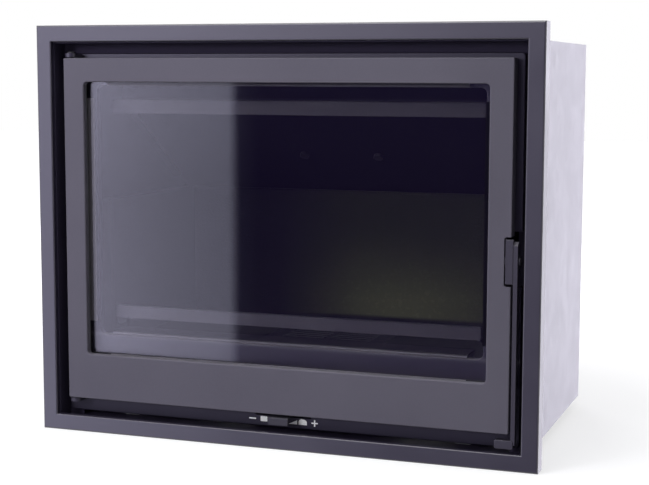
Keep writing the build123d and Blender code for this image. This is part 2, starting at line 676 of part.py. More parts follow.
def make_baffle():
    """Sloping flame plate with an upright lip along its front."""
    x = WALL_X - BAFFLE_CLEARANCE
    length = BAFFLE_RUN / cos(radians(BAFFLE_ANGLE))
    lip = radians(90 - BAFFLE_ANGLE)
    section = folded([(-length - BAFFLE_LIP * cos(lip), BAFFLE_LIP * sin(lip)), (-length, 0), (0, 0)],
                     BAFFLE_SHEET)
    plate = from_side(section, -x, x)
    for side in (-1, 1):
        plate -= upright(BAFFLE_BOLT_RADIUS + RUNNING_CLEARANCE, side * BAFFLE_BOLT_SPACING / 2,
                         -BAFFLE_BOLT_UP, -BAFFLE_SHEET, 2 * BAFFLE_SHEET)
    return on_slope(plate)


def make_baffle_bolts():
    """Bolts through the baffle, heads below and nuts above."""
    bolts = []
    hexagon = RegularPolygon(BAFFLE_BOLT_HEAD_RADIUS, 6)
    for side in (-1, 1):
        x = side * BAFFLE_BOLT_SPACING / 2
        bolt = upright(BAFFLE_BOLT_RADIUS, x, -BAFFLE_BOLT_UP, 0, BAFFLE_SHEET)
        bolt += from_above(Pos(x, -BAFFLE_BOLT_UP) * hexagon, -BAFFLE_BOLT_HEAD, 0)
        bolt += from_above(Pos(x, -BAFFLE_BOLT_UP) * hexagon, BAFFLE_SHEET,
                           BAFFLE_SHEET + BAFFLE_BOLT_HEAD)
        bolts.append(on_slope(bolt))
    return bolts


def make_baffle_rails():
    """Bars welded to the side plates under the baffle's edges."""
    length = BAFFLE_RUN / cos(radians(BAFFLE_ANGLE))
    start = -(BAFFLE_SEAT + BACK_LINING)
    bar = block((WALL_X - RAIL_WIDTH, WALL_X), (-length, start), (-RAIL_THICKNESS, 0))
    return both_sides(on_slope(bar))


def make_airwash_deflector():
    """Folded channel behind the glass: front bar, shelf, back wall and a flange under the top."""
    front = FRAME_BACK_Y + AIRWASH_SETBACK
    shelf = CHAMBER_HIGH - AIRWASH_DUCT
    back = front + AIRWASH_SHELF
    section = folded([(front, shelf - AIRWASH_DROP), (front, shelf), (back - AIRWASH_SHEET, shelf),
                      (back - AIRWASH_SHEET, CHAMBER_HIGH), (back + AIRWASH_FLANGE, CHAMBER_HIGH)],
                     AIRWASH_SHEET, Side.RIGHT)
    return from_side(section, -AIRWASH_LENGTH / 2, AIRWASH_LENGTH / 2)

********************

### Aim of the task
Nothing should be changed: write out all of the data as is.

### Full output
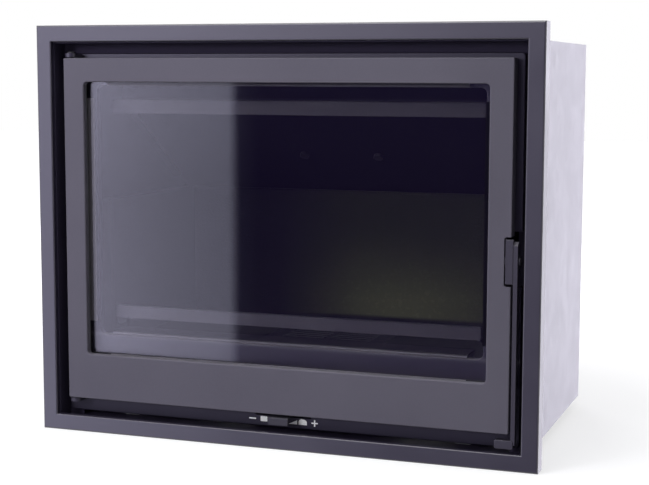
Keep writing the build123d and Blender code for this image. This is part 2, starting at line 676 of part.py. More parts follow.
def make_baffle():
    """Sloping flame plate with an upright lip along its front."""
    x = WALL_X - BAFFLE_CLEARANCE
    length = BAFFLE_RUN / cos(radians(BAFFLE_ANGLE))
    lip = radians(90 - BAFFLE_ANGLE)
    section = folded([(-length - BAFFLE_LIP * cos(lip), BAFFLE_LIP * sin(lip)), (-length, 0), (0, 0)],
                     BAFFLE_SHEET)
    plate = from_side(section, -x, x)
    for side in (-1, 1):
        plate -= upright(BAFFLE_BOLT_RADIUS + RUNNING_CLEARANCE, side * BAFFLE_BOLT_SPACING / 2,
                         -BAFFLE_BOLT_UP, -BAFFLE_SHEET, 2 * BAFFLE_SHEET)
    return on_slope(plate)


def make_baffle_bolts():
    """Bolts through the baffle, heads below and nuts above."""
    bolts = []
    hexagon = RegularPolygon(BAFFLE_BOLT_HEAD_RADIUS, 6)
    for side in (-1, 1):
        x = side * BAFFLE_BOLT_SPACING / 2
        bolt = upright(BAFFLE_BOLT_RADIUS, x, -BAFFLE_BOLT_UP, 0, BAFFLE_SHEET)
        bolt += from_above(Pos(x, -BAFFLE_BOLT_UP) * hexagon, -BAFFLE_BOLT_HEAD, 0)
        bolt += from_above(Pos(x, -BAFFLE_BOLT_UP) * hexagon, BAFFLE_SHEET,
                           BAFFLE_SHEET + BAFFLE_BOLT_HEAD)
        bolts.append(on_slope(bolt))
    return bolts


def make_baffle_rails():
    """Bars welded to the side plates under the baffle's edges."""
    length = BAFFLE_RUN / cos(radians(BAFFLE_ANGLE))
    start = -(BAFFLE_SEAT + BACK_LINING)
    bar = block((WALL_X - RAIL_WIDTH, WALL_X), (-length, start), (-RAIL_THICKNESS, 0))
    return both_sides(on_slope(bar))


def make_airwash_deflector():
    """Folded channel behind the glass: front bar, shelf, back wall and a flange under the top."""
    front = FRAME_BACK_Y + AIRWASH_SETBACK
    shelf = CHAMBER_HIGH - AIRWASH_DUCT
    back = front + AIRWASH_SHELF
    section = folded([(front, shelf - AIRWASH_DROP), (front, shelf), (back - AIRWASH_SHEET, shelf),
                      (back - AIRWASH_SHEET, CHAMBER_HIGH), (back + AIRWASH_FLANGE, CHAMBER_HIGH)],
                     AIRWASH_SHEET, Side.RIGHT)
    return from_side(section, -AIRWASH_LENGTH / 2, AIRWASH_LENGTH / 2)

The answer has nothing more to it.